> **Job**: Please write out the material below exactly as given.

■ ■ ■ ■ ■ ■ ■

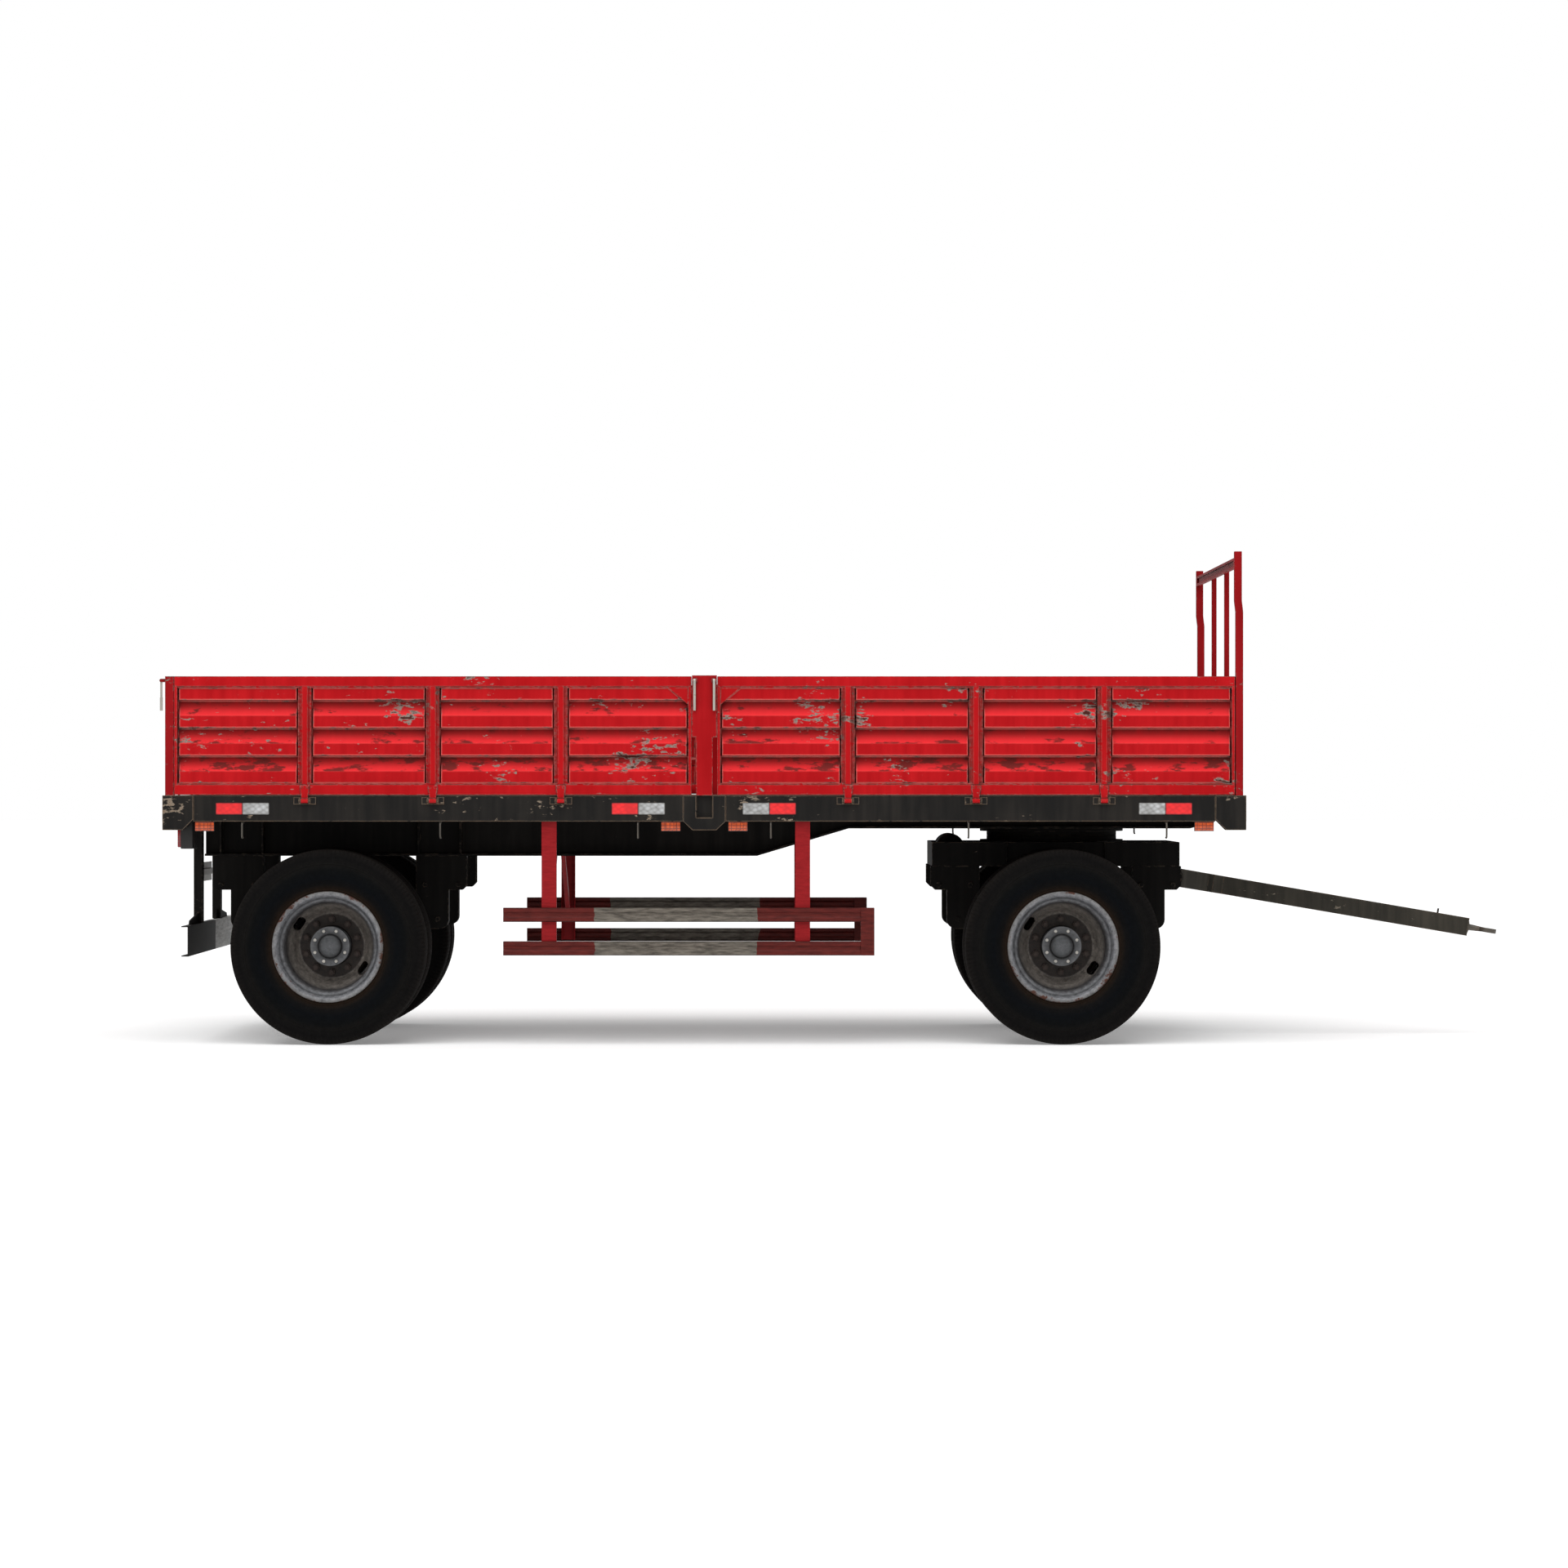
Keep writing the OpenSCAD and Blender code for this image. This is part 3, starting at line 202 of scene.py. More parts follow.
    # the corners are darkened, partly dirt and partly painted shade: the less of its surroundings a point can see,
    # the darker it is painted
    hollow = add(tree, "AmbientOcclusion", {"samples": 4, "Distance": 0.07})
    corner_dirt_and_shade = add(tree, "MapRange", {"From Min": 0.85, "From Max": 0.35, "To Max": dirt_and_shade},
                 {"Value": hollow.outputs["AO"]})
    uneven = add(tree, "MapRange", {"From Min": 0.25, "From Max": 0.6, "To Min": 0.45},
                 {"Value": small.outputs["Fac"]})
    film = add(tree, "Math", {"operation": "MULTIPLY"}, {0: corner_dirt_and_shade.outputs[0], 1: uneven.outputs[0]})
    dirt_and_shade_coat = add(tree, "Mix", {"data_type": "RGBA", 7: linear(grime_and_shade)}, {0: film.outputs[0], 6: chipped.outputs[2]})
    dull = add(tree, "MapRange", {"To Min": rough, "To Max": 0.85}, {"Value": bare.outputs[0]})
    # the paint film is about 0.3 mm thick, so each chip has a small step
    step = add(tree, "Math", {"operation": "SUBTRACT", 0: 1.0}, {1: bare.outputs[0]})
    relief = add(tree, "Math", {"operation": "MULTIPLY_ADD", 1: 0.25},
                 {0: small.outputs["Fac"], 2: step.outputs[0]})
    bump = add(tree, "Bump", {"Strength": 0.5, "Distance": 0.0008}, {"Height": relief.outputs[0]})
    surface = add(tree, "BsdfPrincipled", {"IOR": 1.5, "Specular IOR Level": gloss},
                  {"Base Color": dirt_and_shade_coat.outputs[2], "Roughness": dull.outputs[0], "Normal": bump.outputs[0]})
    return finished(made, surface)


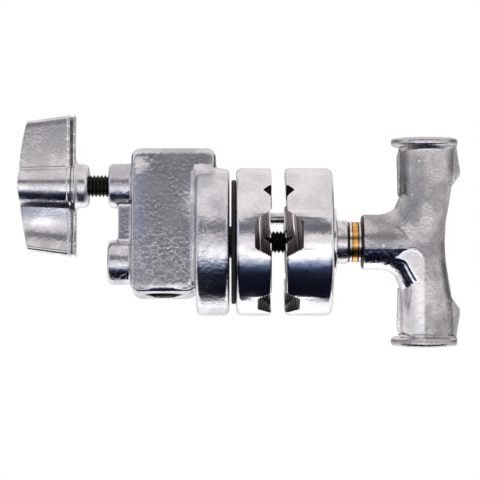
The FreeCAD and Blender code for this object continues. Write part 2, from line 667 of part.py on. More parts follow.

■ ■ ■ ■ ■ ■ ■

> **Correct response**:
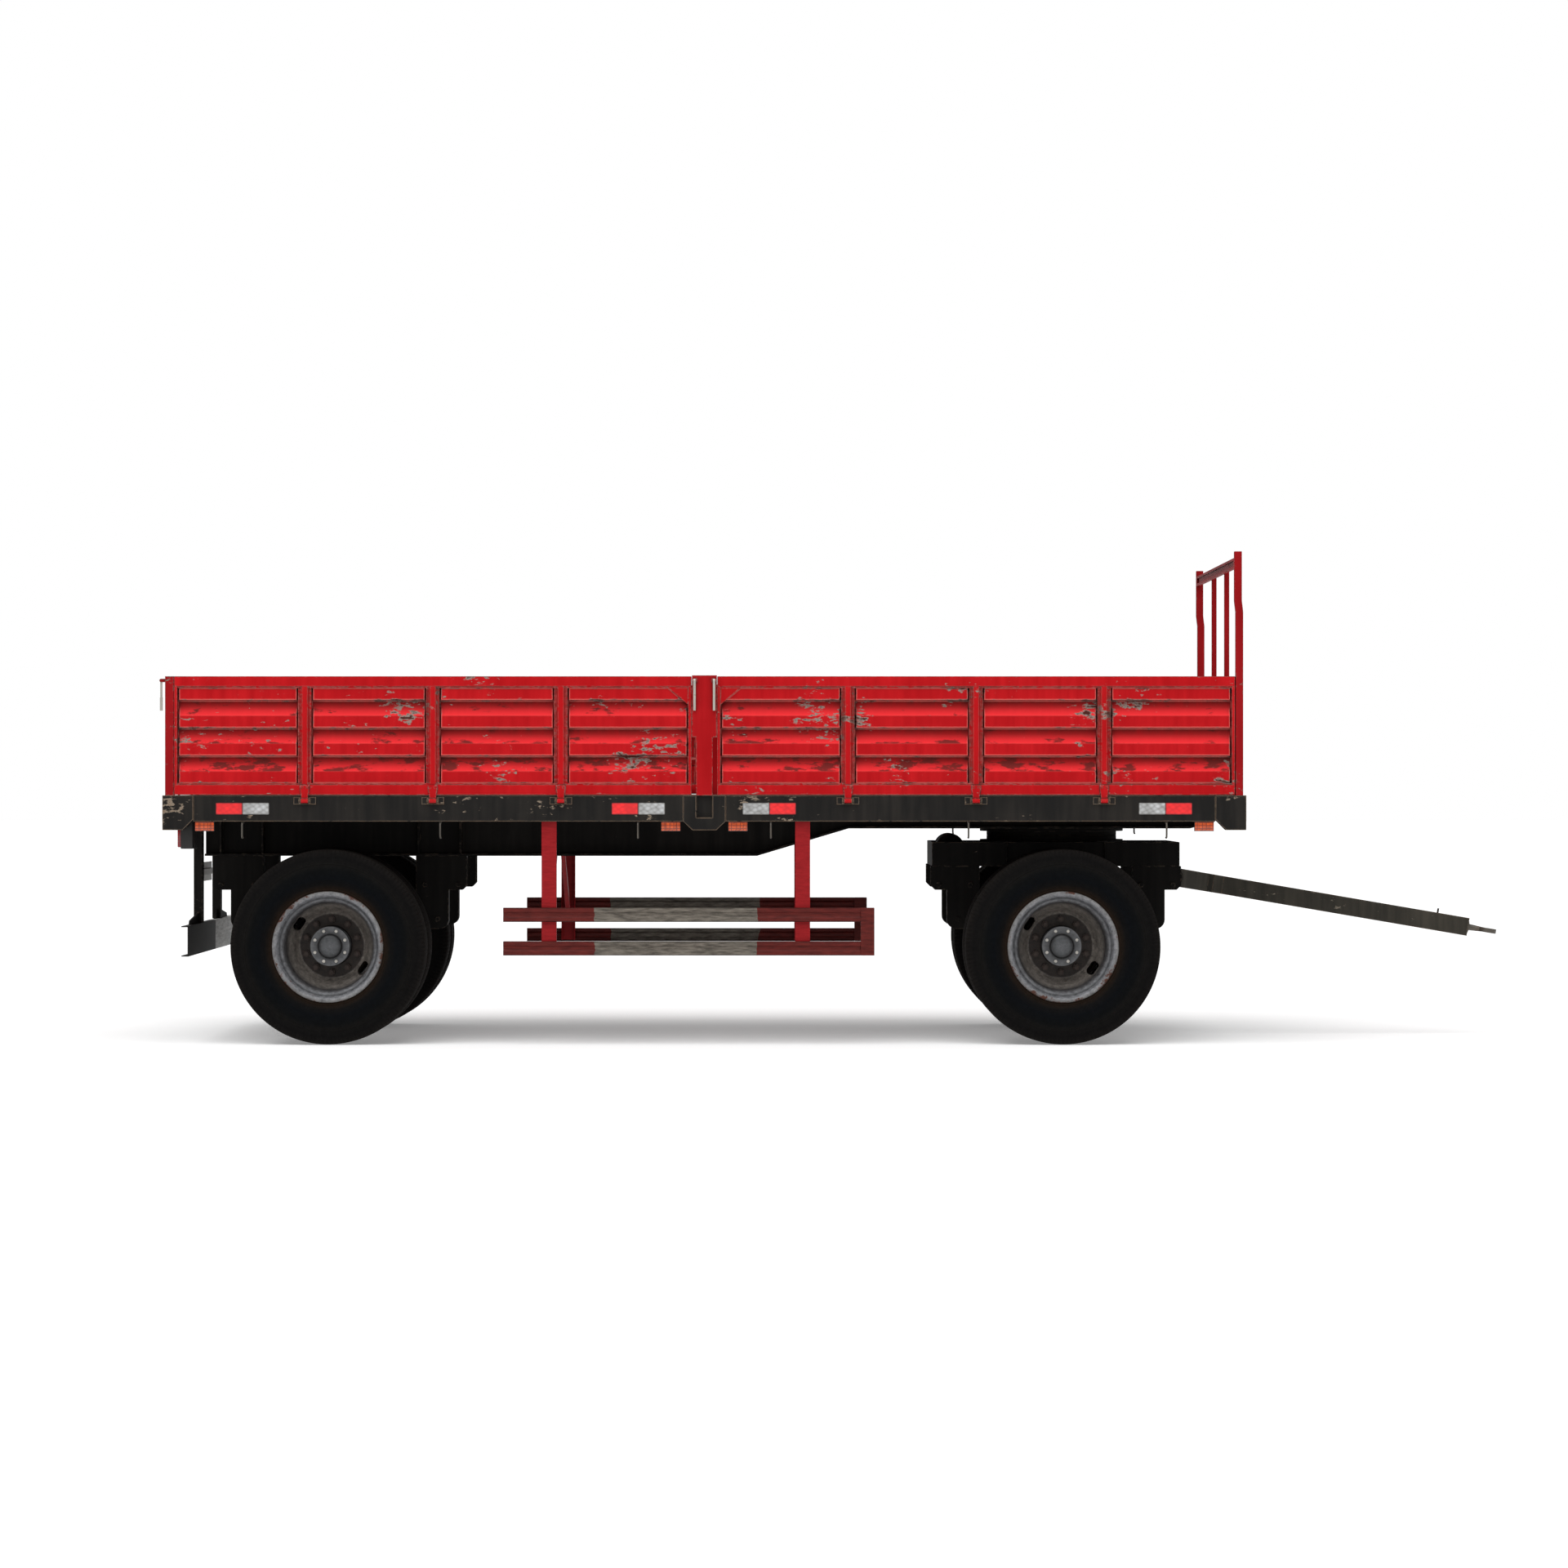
Keep writing the OpenSCAD and Blender code for this image. This is part 3, starting at line 202 of scene.py. More parts follow.
    # the corners are darkened, partly dirt and partly painted shade: the less of its surroundings a point can see,
    # the darker it is painted
    hollow = add(tree, "AmbientOcclusion", {"samples": 4, "Distance": 0.07})
    corner_dirt_and_shade = add(tree, "MapRange", {"From Min": 0.85, "From Max": 0.35, "To Max": dirt_and_shade},
                 {"Value": hollow.outputs["AO"]})
    uneven = add(tree, "MapRange", {"From Min": 0.25, "From Max": 0.6, "To Min": 0.45},
                 {"Value": small.outputs["Fac"]})
    film = add(tree, "Math", {"operation": "MULTIPLY"}, {0: corner_dirt_and_shade.outputs[0], 1: uneven.outputs[0]})
    dirt_and_shade_coat = add(tree, "Mix", {"data_type": "RGBA", 7: linear(grime_and_shade)}, {0: film.outputs[0], 6: chipped.outputs[2]})
    dull = add(tree, "MapRange", {"To Min": rough, "To Max": 0.85}, {"Value": bare.outputs[0]})
    # the paint film is about 0.3 mm thick, so each chip has a small step
    step = add(tree, "Math", {"operation": "SUBTRACT", 0: 1.0}, {1: bare.outputs[0]})
    relief = add(tree, "Math", {"operation": "MULTIPLY_ADD", 1: 0.25},
                 {0: small.outputs["Fac"], 2: step.outputs[0]})
    bump = add(tree, "Bump", {"Strength": 0.5, "Distance": 0.0008}, {"Height": relief.outputs[0]})
    surface = add(tree, "BsdfPrincipled", {"IOR": 1.5, "Specular IOR Level": gloss},
                  {"Base Color": dirt_and_shade_coat.outputs[2], "Roughness": dull.outputs[0], "Normal": bump.outputs[0]})
    return finished(made, surface)


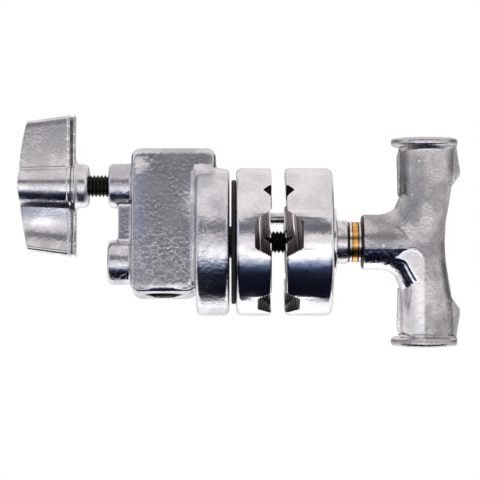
The FreeCAD and Blender code for this object continues. Write part 2, from line 667 of part.py on. More parts follow.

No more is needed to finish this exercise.